*DATA SHOWN*.
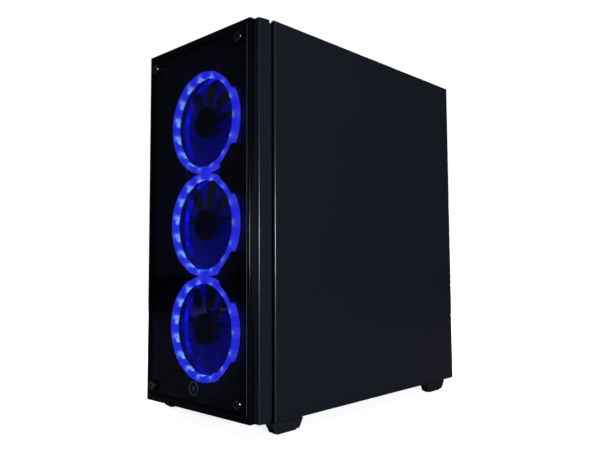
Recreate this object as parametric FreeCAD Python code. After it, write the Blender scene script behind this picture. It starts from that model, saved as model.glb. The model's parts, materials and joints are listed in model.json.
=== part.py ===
import FreeCAD, Part
import math
import os

# Desktop computer tower: a mid-size ATX case with a dark glass front over three lit 120 mm fans,
# a plain steel panel on the right, a glass panel on the left, and the computer's parts inside.
#
# Frame: millimetres, +Z up. The front faces -Y, so +X is the right-hand side seen from the front
# and +Y is the back. The origin is on the floor, under the middle of the bounding box.

# ---------------------------------------------------------------- driving dimensions
WIDTH = 200.0                # over the bezel and the right side panel
PANEL_TOP = 445.4            # overall height, feet included
PANEL_BOTTOM = 12.1
PANEL_FRONT = 31.0           # side panels, measured back from the front glass
PANEL_REAR = 396.0
SHEET = 1.0                  # steel sheet
GLASS = 4.0                  # tempered glass
SCREW_HEAD = 5.0             # height of the chrome heads on the front glass
KNOB_PROUD = 8.0             # thumbscrews standing off the back
GAP = 0.3                    # air between pieces that move past each other

PLINTH_WIDTH = 188.0         # raised frame round the front glass
PLINTH_LOW = 14.9
PLINTH_HIGH = 441.6
BEZEL_STEP = 7.7             # depth of the raised frame
BEZEL_DEPTH = 23.8
BEZEL_SLOPE = 1.4            # the bezel's top and bottom open out this much towards the back
BEZEL_WALL = 2.5
FRONT_GLASS_WIDTH = 179.6
FRONT_GLASS_LOW = 20.8
FRONT_GLASS_HIGH = 435.7
SCREW_X = 78.6               # front glass screws
SCREW_LOW = 34.2
SCREW_HIGH = 423.6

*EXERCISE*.
Each line of the material must be restated exactly.

*CORRECT OUTPUT*.
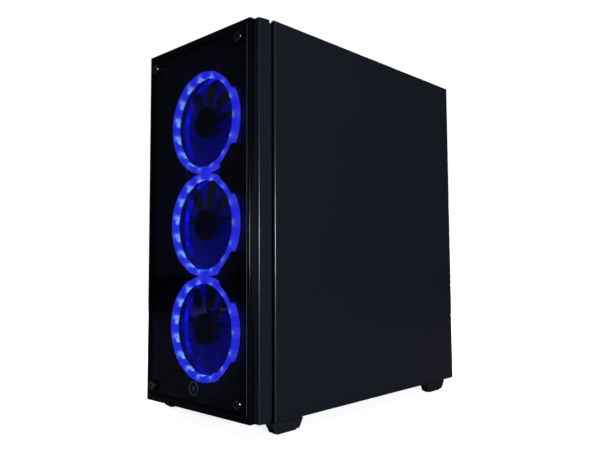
Recreate this object as parametric FreeCAD Python code. After it, write the Blender scene script behind this picture. It starts from that model, saved as model.glb. The model's parts, materials and joints are listed in model.json.
=== part.py ===
import FreeCAD, Part
import math
import os

# Desktop computer tower: a mid-size ATX case with a dark glass front over three lit 120 mm fans,
# a plain steel panel on the right, a glass panel on the left, and the computer's parts inside.
#
# Frame: millimetres, +Z up. The front faces -Y, so +X is the right-hand side seen from the front
# and +Y is the back. The origin is on the floor, under the middle of the bounding box.

# ---------------------------------------------------------------- driving dimensions
WIDTH = 200.0                # over the bezel and the right side panel
PANEL_TOP = 445.4            # overall height, feet included
PANEL_BOTTOM = 12.1
PANEL_FRONT = 31.0           # side panels, measured back from the front glass
PANEL_REAR = 396.0
SHEET = 1.0                  # steel sheet
GLASS = 4.0                  # tempered glass
SCREW_HEAD = 5.0             # height of the chrome heads on the front glass
KNOB_PROUD = 8.0             # thumbscrews standing off the back
GAP = 0.3                    # air between pieces that move past each other

PLINTH_WIDTH = 188.0         # raised frame round the front glass
PLINTH_LOW = 14.9
PLINTH_HIGH = 441.6
BEZEL_STEP = 7.7             # depth of the raised frame
BEZEL_DEPTH = 23.8
BEZEL_SLOPE = 1.4            # the bezel's top and bottom open out this much towards the back
BEZEL_WALL = 2.5
FRONT_GLASS_WIDTH = 179.6
FRONT_GLASS_LOW = 20.8
FRONT_GLASS_HIGH = 435.7
SCREW_X = 78.6               # front glass screws
SCREW_LOW = 34.2
SCREW_HIGH = 423.6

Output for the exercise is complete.